5. Tanto a sentença do caso Pinho/DDT como as diligências e a constituição de arguidos no caso das gémeas ocorreram pouco antes das eleições europeias, o que já não se estranha. Alguns jornalistas e especialistas entendem que há explicações aceitáveis (como a disponibilidade do juiz de instrução no caso das gémeas) para as duas situações. É possível. Também é provável que os portugueses já nem sejam influenciados por estas coincidências temporais. Mas, convenhamos, há um exibicionismo judicial sistemático que é dispensável. Tanto nas diligências como na exuberância verbal das doutas sentenças. Tudo o que mete leis em Portugal é quase impercetível. Interessa aos que ganham vida à volta delas. E são muitos. Mesmo.
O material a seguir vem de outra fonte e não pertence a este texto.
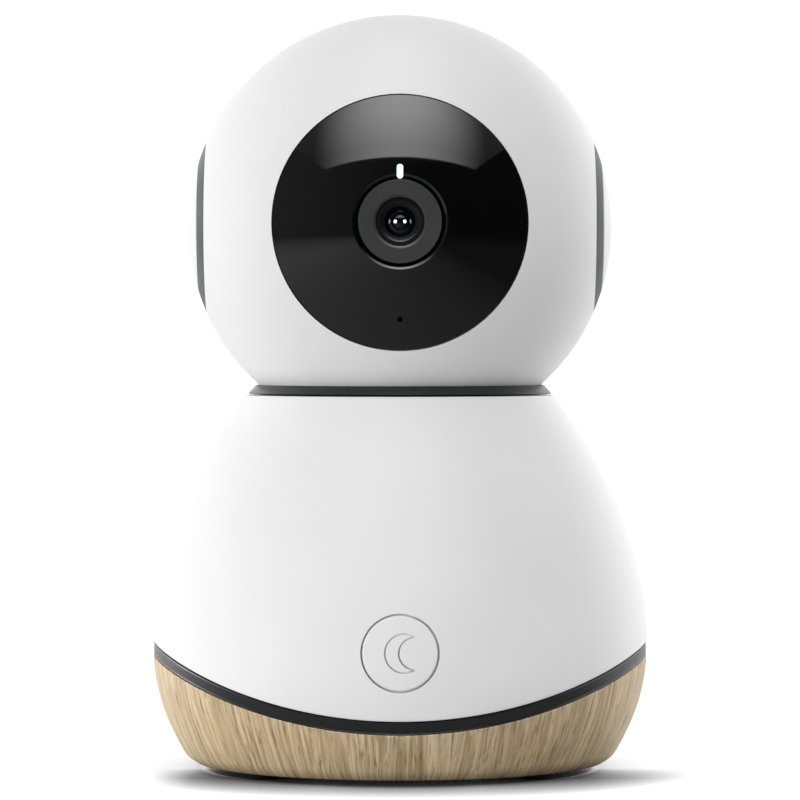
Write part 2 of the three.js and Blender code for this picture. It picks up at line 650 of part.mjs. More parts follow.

6. Num artigo recente, António Preto, advogado e ex-deputado do PSD, denuncia, no Público, a prática sistemática da EDP em não pagar um cêntimo de IMI (o imposto municipal) sobre as suas barragens, conseguindo mesmo contrariar uma decisão do poderoso fisco. António Preto explica que são vinte anos nessa situação e que, agora, a EDP fez avançar uma ação, com base na matriz das liquidações de IMI, no valor astronómico de 475.029.599,81 euros, a fim de manter o privilégio. Tal obrigaria a que a contestação das autarquias fosse de 5.812.878,00 euros em custas judiciais, que obviamente não têm, mas que a EDP dispõe para a sua iniciativa. Segundo o autor, esta última soma representa o dobro do IMI em litigância, pelo que convida o presidente da empresa, Miguel Andrade, a repensar o assunto. É duvidoso que consiga, mas é corajosa a denúncia e é importante que os consumidores saibam, até porque há alternativas potencialmente mais baratas.